Return the listing word for word, as given.

**LISTED RECORDS**.

## START

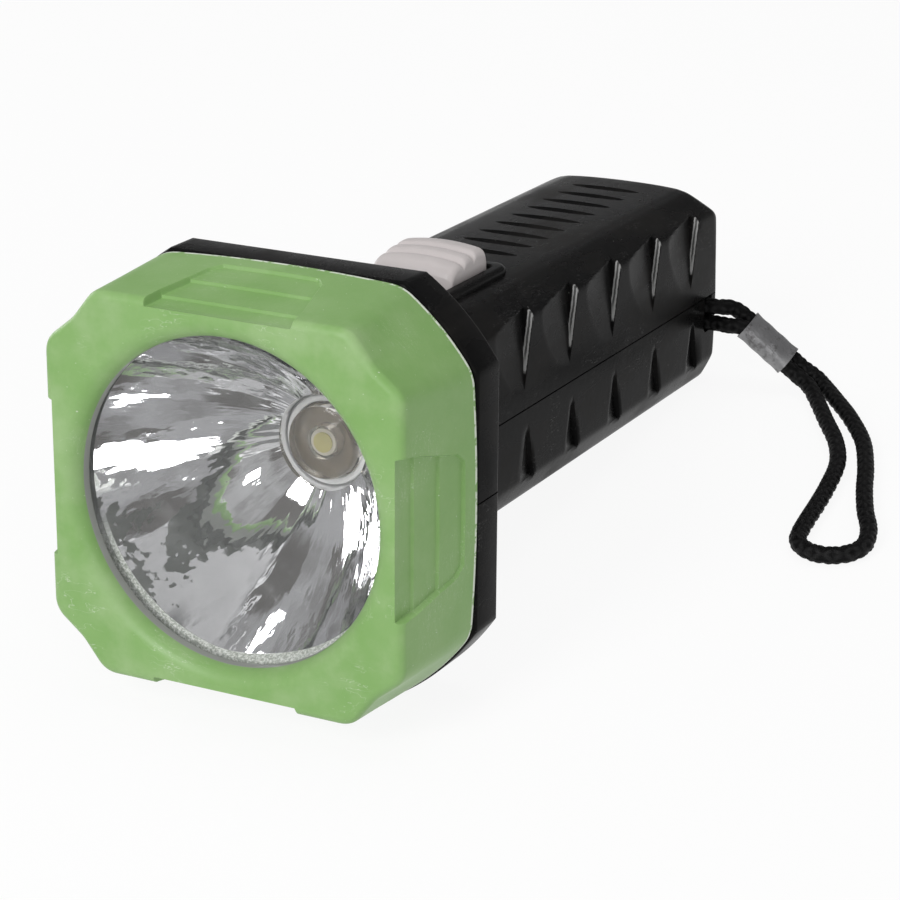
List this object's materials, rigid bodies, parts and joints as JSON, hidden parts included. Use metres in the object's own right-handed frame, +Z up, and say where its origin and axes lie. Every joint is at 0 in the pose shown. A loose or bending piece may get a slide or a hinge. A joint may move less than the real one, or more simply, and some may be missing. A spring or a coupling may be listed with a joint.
{
  "type": "led flashlight",
  "caption": "Square-headed hand torch with a green bezel, a black two-half housing, a slide switch on top, a sealed rechargeable battery inside and a braided wrist strap.",
  "frame": {"origin": "middle of the table face of the torch's bounding box, measured without the strap and its crimp, with the torch lying on its collar and tail", "axes": "+Z up, +Y towards the tail, -Y the way the lens faces, +X to the right of somebody who looks from the lens towards the tail"},
  "size_m": [0.1273, 0.185, 0.081],
  "materials": {
    "green_shell": "satin moulded plastic",
    "clear_lens": "clear polished plastic",
    "mirror_bowl": "vacuum metallised, slightly wavy",
    "grey_ring": "matt moulded plastic",
    "clear_dome": "clear moulded plastic",
    "white_carrier": "matt moulded plastic",
    "yellow_phosphor": "matt",
    "brown_board": "resin board",
    "black_shell": "satin moulded plastic",
    "black_inner": "matt moulded plastic",
    "light_slide": "satin moulded plastic",
    "steel": "plated",
    "brass": "bare",
    "battery_wrap": "shrink wrap",
    "foam": "closed-cell foam",
    "green_card": "solder resist",
    "blue_sleeve": "sleeve",
    "resistor_body": "lacquer",
    "red_lamp": "clear red plastic",
    "red_wire": "insulation",
    "black_wire": "insulation",
    "black_braid": "braided nylon",
    "bare_aluminium": "pressed sheet"
  },
  "bodies": {
    "torch": {"bezel": "green_shell", "lens": "clear_lens", "reflector": "mirror_bowl", "led_ring": "grey_ring", "led_dome": "clear_dome", "led_package": "white_carrier", "led_phosphor": "yellow_phosphor", "led_board": "brown_board", "led_retainer": "black_inner", "retainer_screw_left": "steel", "retainer_screw_right": "steel", "upper_housing": "black_shell", "lower_housing": "black_shell", "housing_screw_front_left": "steel", "housing_screw_front_right": "steel", "housing_screw_rear_left": "steel", "housing_screw_rear_right": "steel", "switch_screw_front": "steel", "switch_screw_rear": "steel", "switch_base": "black_inner", "switch_terminal_front": "brass", "switch_terminal_middle": "brass", "switch_terminal_rear": "brass", "battery": "battery_wrap", "battery_terminal_minus": "steel", "battery_terminal_plus": "steel", "battery_pad": "foam", "charge_board": "green_card", "board_capacitor": "blue_sleeve", "board_regulator": "black_inner", "board_resistor": "resistor_body", "charge_socket": "black_inner", "socket_pin": "steel", "charge_lamp": "red_lamp", "strap_cord": "black_braid", "strap_crimp": "bare_aluminium", "strap_anchor": "steel", "wire_switch": "red_wire", "wire_led_plus": "red_wire", "wire_led_minus": "black_wire", "wire_charge_plus": "red_wire", "wire_charge_minus": "black_wire"},
    "switch": {"switch_thumb": "light_slide", "switch_carrier": "white_carrier", "switch_contact": "brass"}
  },
  "joints": [
    {"name": "switch_slide", "type": "slide", "parent": "torch", "child": "switch", "axis": [0, -0.9911, 0.1334], "range_m": [0, 0.006]}
  ]
}
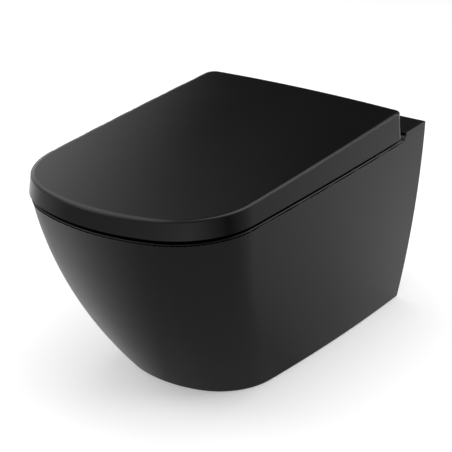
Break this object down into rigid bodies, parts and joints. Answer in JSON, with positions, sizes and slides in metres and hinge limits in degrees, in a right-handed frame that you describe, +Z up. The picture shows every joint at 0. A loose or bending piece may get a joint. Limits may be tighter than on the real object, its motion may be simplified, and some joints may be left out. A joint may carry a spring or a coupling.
{
  "type": "wall hung toilet",
  "caption": "Black wall hung toilet: ceramic pan with water trap, hidden wall clamps, soft close seat and wrap-over lid on quick release hinges",
  "frame": {"origin": "On the wall, midway between the two wall studs that carry the pan", "axes": "+Z up, +Y into the wall the pan hangs on, so the bowl points to -Y; X = 0 is the plane of symmetry of the bowl"},
  "size_m": [0.3598, 0.5982, 0.3545],
  "materials": {
    "pan_ceramic": "satin black glaze",
    "clamp_nylon": "natural nylon",
    "sleeve_plastic": "moulded, smooth",
    "zinc_steel": "zinc plated",
    "hinge_metal": "fine turned",
    "plug_rubber": "matt rubber",
    "hinge_plastic": "satin black moulding",
    "axle_steel": "ground",
    "spring_steel": "drawn wire",
    "button_plastic": "satin black moulding",
    "seat_resin": "satin black thermoset",
    "damper_plastic": "grey acetal",
    "buffer_rubber": "matt rubber",
    "lid_resin": "satin black thermoset"
  },
  "bodies": {
    "pan": {"ceramic_pan": "pan_ceramic", "fixing_clamp_right": "clamp_nylon", "fixing_clamp_left": "clamp_nylon", "stud_sleeves": "sleeve_plastic", "clamp_screws": "zinc_steel", "hinge_plates": "hinge_metal", "fixing_pins": "hinge_metal", "expansion_plugs": "plug_rubber", "plug_nuts": "zinc_steel"},
    "hinge_set": {"hinge_body_right": "hinge_plastic", "hinge_body_left": "hinge_plastic", "axle_right": "axle_steel", "axle_left": "axle_steel", "button_spring_right": "spring_steel", "button_spring_left": "spring_steel"},
    "button_right": {"release_button_right": "button_plastic"},
    "button_left": {"release_button_left": "button_plastic"},
    "seat": {"seat_ring": "seat_resin", "seat_bush": "damper_plastic", "seat_damper": "damper_plastic", "seat_buffers": "buffer_rubber"},
    "lid": {"lid_shell": "lid_resin", "lid_bush": "damper_plastic", "lid_damper": "damper_plastic", "lid_buffers": "buffer_rubber"}
  },
  "joints": [
    {"name": "hinge_lift_off", "type": "slide", "parent": "pan", "child": "hinge_set", "axis": [0, 0, 1], "range_m": [0, 0.035]},
    {"name": "release_button_right_push", "type": "slide", "parent": "hinge_set", "child": "button_right", "axis": [1, 0, 0], "range_m": [0, 0.0025], "stiffness_N_per_m": 800, "springref_m": -0.001, "deforming": ["button_spring_right"]},
    {"name": "release_button_left_push", "type": "slide", "parent": "hinge_set", "child": "button_left", "axis": [-1, 0, 0], "range_m": [0, 0.0025], "stiffness_N_per_m": 800, "springref_m": -0.001, "deforming": ["button_spring_left"]},
    {"name": "seat_hinge", "type": "hinge", "parent": "hinge_set", "child": "seat", "pos_m": [0, -0.086, 0.11274], "axis": [-1, 0, 0], "range_deg": [0, 95]},
    {"name": "lid_hinge", "type": "hinge", "parent": "seat", "child": "lid", "pos_m": [0, -0.086, 0.11274], "axis": [1, 0, 0], "range_deg": [-95, 0]}
  ]
}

## END

**ANSWER TO THIS PROBLEM**.
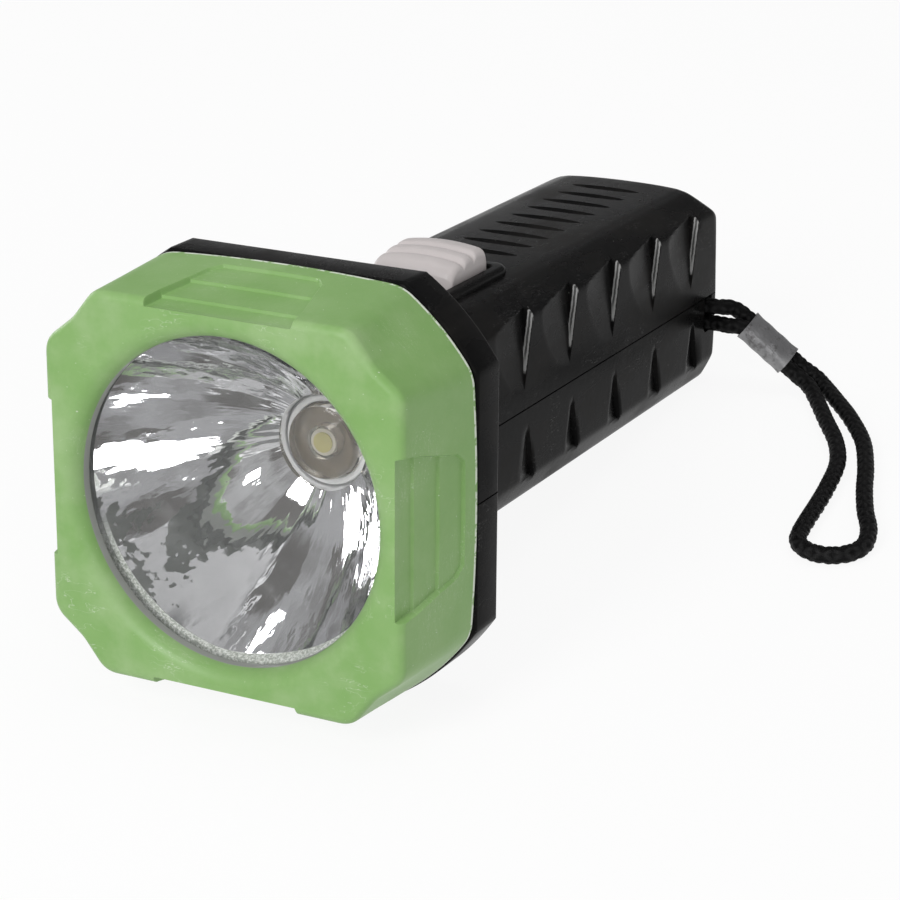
List this object's materials, rigid bodies, parts and joints as JSON, hidden parts included. Use metres in the object's own right-handed frame, +Z up, and say where its origin and axes lie. Every joint is at 0 in the pose shown. A loose or bending piece may get a slide or a hinge. A joint may move less than the real one, or more simply, and some may be missing. A spring or a coupling may be listed with a joint.
{
  "type": "led flashlight",
  "caption": "Square-headed hand torch with a green bezel, a black two-half housing, a slide switch on top, a sealed rechargeable battery inside and a braided wrist strap.",
  "frame": {"origin": "middle of the table face of the torch's bounding box, measured without the strap and its crimp, with the torch lying on its collar and tail", "axes": "+Z up, +Y towards the tail, -Y the way the lens faces, +X to the right of somebody who looks from the lens towards the tail"},
  "size_m": [0.1273, 0.185, 0.081],
  "materials": {
    "green_shell": "satin moulded plastic",
    "clear_lens": "clear polished plastic",
    "mirror_bowl": "vacuum metallised, slightly wavy",
    "grey_ring": "matt moulded plastic",
    "clear_dome": "clear moulded plastic",
    "white_carrier": "matt moulded plastic",
    "yellow_phosphor": "matt",
    "brown_board": "resin board",
    "black_shell": "satin moulded plastic",
    "black_inner": "matt moulded plastic",
    "light_slide": "satin moulded plastic",
    "steel": "plated",
    "brass": "bare",
    "battery_wrap": "shrink wrap",
    "foam": "closed-cell foam",
    "green_card": "solder resist",
    "blue_sleeve": "sleeve",
    "resistor_body": "lacquer",
    "red_lamp": "clear red plastic",
    "red_wire": "insulation",
    "black_wire": "insulation",
    "black_braid": "braided nylon",
    "bare_aluminium": "pressed sheet"
  },
  "bodies": {
    "torch": {"bezel": "green_shell", "lens": "clear_lens", "reflector": "mirror_bowl", "led_ring": "grey_ring", "led_dome": "clear_dome", "led_package": "white_carrier", "led_phosphor": "yellow_phosphor", "led_board": "brown_board", "led_retainer": "black_inner", "retainer_screw_left": "steel", "retainer_screw_right": "steel", "upper_housing": "black_shell", "lower_housing": "black_shell", "housing_screw_front_left": "steel", "housing_screw_front_right": "steel", "housing_screw_rear_left": "steel", "housing_screw_rear_right": "steel", "switch_screw_front": "steel", "switch_screw_rear": "steel", "switch_base": "black_inner", "switch_terminal_front": "brass", "switch_terminal_middle": "brass", "switch_terminal_rear": "brass", "battery": "battery_wrap", "battery_terminal_minus": "steel", "battery_terminal_plus": "steel", "battery_pad": "foam", "charge_board": "green_card", "board_capacitor": "blue_sleeve", "board_regulator": "black_inner", "board_resistor": "resistor_body", "charge_socket": "black_inner", "socket_pin": "steel", "charge_lamp": "red_lamp", "strap_cord": "black_braid", "strap_crimp": "bare_aluminium", "strap_anchor": "steel", "wire_switch": "red_wire", "wire_led_plus": "red_wire", "wire_led_minus": "black_wire", "wire_charge_plus": "red_wire", "wire_charge_minus": "black_wire"},
    "switch": {"switch_thumb": "light_slide", "switch_carrier": "white_carrier", "switch_contact": "brass"}
  },
  "joints": [
    {"name": "switch_slide", "type": "slide", "parent": "torch", "child": "switch", "axis": [0, -0.9911, 0.1334], "range_m": [0, 0.006]}
  ]
}
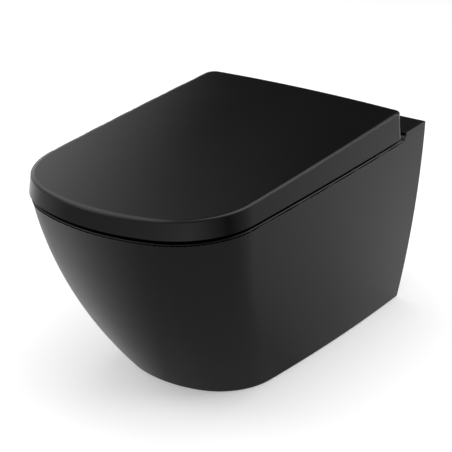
Break this object down into rigid bodies, parts and joints. Answer in JSON, with positions, sizes and slides in metres and hinge limits in degrees, in a right-handed frame that you describe, +Z up. The picture shows every joint at 0. A loose or bending piece may get a joint. Limits may be tighter than on the real object, its motion may be simplified, and some joints may be left out. A joint may carry a spring or a coupling.
{
  "type": "wall hung toilet",
  "caption": "Black wall hung toilet: ceramic pan with water trap, hidden wall clamps, soft close seat and wrap-over lid on quick release hinges",
  "frame": {"origin": "On the wall, midway between the two wall studs that carry the pan", "axes": "+Z up, +Y into the wall the pan hangs on, so the bowl points to -Y; X = 0 is the plane of symmetry of the bowl"},
  "size_m": [0.3598, 0.5982, 0.3545],
  "materials": {
    "pan_ceramic": "satin black glaze",
    "clamp_nylon": "natural nylon",
    "sleeve_plastic": "moulded, smooth",
    "zinc_steel": "zinc plated",
    "hinge_metal": "fine turned",
    "plug_rubber": "matt rubber",
    "hinge_plastic": "satin black moulding",
    "axle_steel": "ground",
    "spring_steel": "drawn wire",
    "button_plastic": "satin black moulding",
    "seat_resin": "satin black thermoset",
    "damper_plastic": "grey acetal",
    "buffer_rubber": "matt rubber",
    "lid_resin": "satin black thermoset"
  },
  "bodies": {
    "pan": {"ceramic_pan": "pan_ceramic", "fixing_clamp_right": "clamp_nylon", "fixing_clamp_left": "clamp_nylon", "stud_sleeves": "sleeve_plastic", "clamp_screws": "zinc_steel", "hinge_plates": "hinge_metal", "fixing_pins": "hinge_metal", "expansion_plugs": "plug_rubber", "plug_nuts": "zinc_steel"},
    "hinge_set": {"hinge_body_right": "hinge_plastic", "hinge_body_left": "hinge_plastic", "axle_right": "axle_steel", "axle_left": "axle_steel", "button_spring_right": "spring_steel", "button_spring_left": "spring_steel"},
    "button_right": {"release_button_right": "button_plastic"},
    "button_left": {"release_button_left": "button_plastic"},
    "seat": {"seat_ring": "seat_resin", "seat_bush": "damper_plastic", "seat_damper": "damper_plastic", "seat_buffers": "buffer_rubber"},
    "lid": {"lid_shell": "lid_resin", "lid_bush": "damper_plastic", "lid_damper": "damper_plastic", "lid_buffers": "buffer_rubber"}
  },
  "joints": [
    {"name": "hinge_lift_off", "type": "slide", "parent": "pan", "child": "hinge_set", "axis": [0, 0, 1], "range_m": [0, 0.035]},
    {"name": "release_button_right_push", "type": "slide", "parent": "hinge_set", "child": "button_right", "axis": [1, 0, 0], "range_m": [0, 0.0025], "stiffness_N_per_m": 800, "springref_m": -0.001, "deforming": ["button_spring_right"]},
    {"name": "release_button_left_push", "type": "slide", "parent": "hinge_set", "child": "button_left", "axis": [-1, 0, 0], "range_m": [0, 0.0025], "stiffness_N_per_m": 800, "springref_m": -0.001, "deforming": ["button_spring_left"]},
    {"name": "seat_hinge", "type": "hinge", "parent": "hinge_set", "child": "seat", "pos_m": [0, -0.086, 0.11274], "axis": [-1, 0, 0], "range_deg": [0, 95]},
    {"name": "lid_hinge", "type": "hinge", "parent": "seat", "child": "lid", "pos_m": [0, -0.086, 0.11274], "axis": [1, 0, 0], "range_deg": [-95, 0]}
  ]
}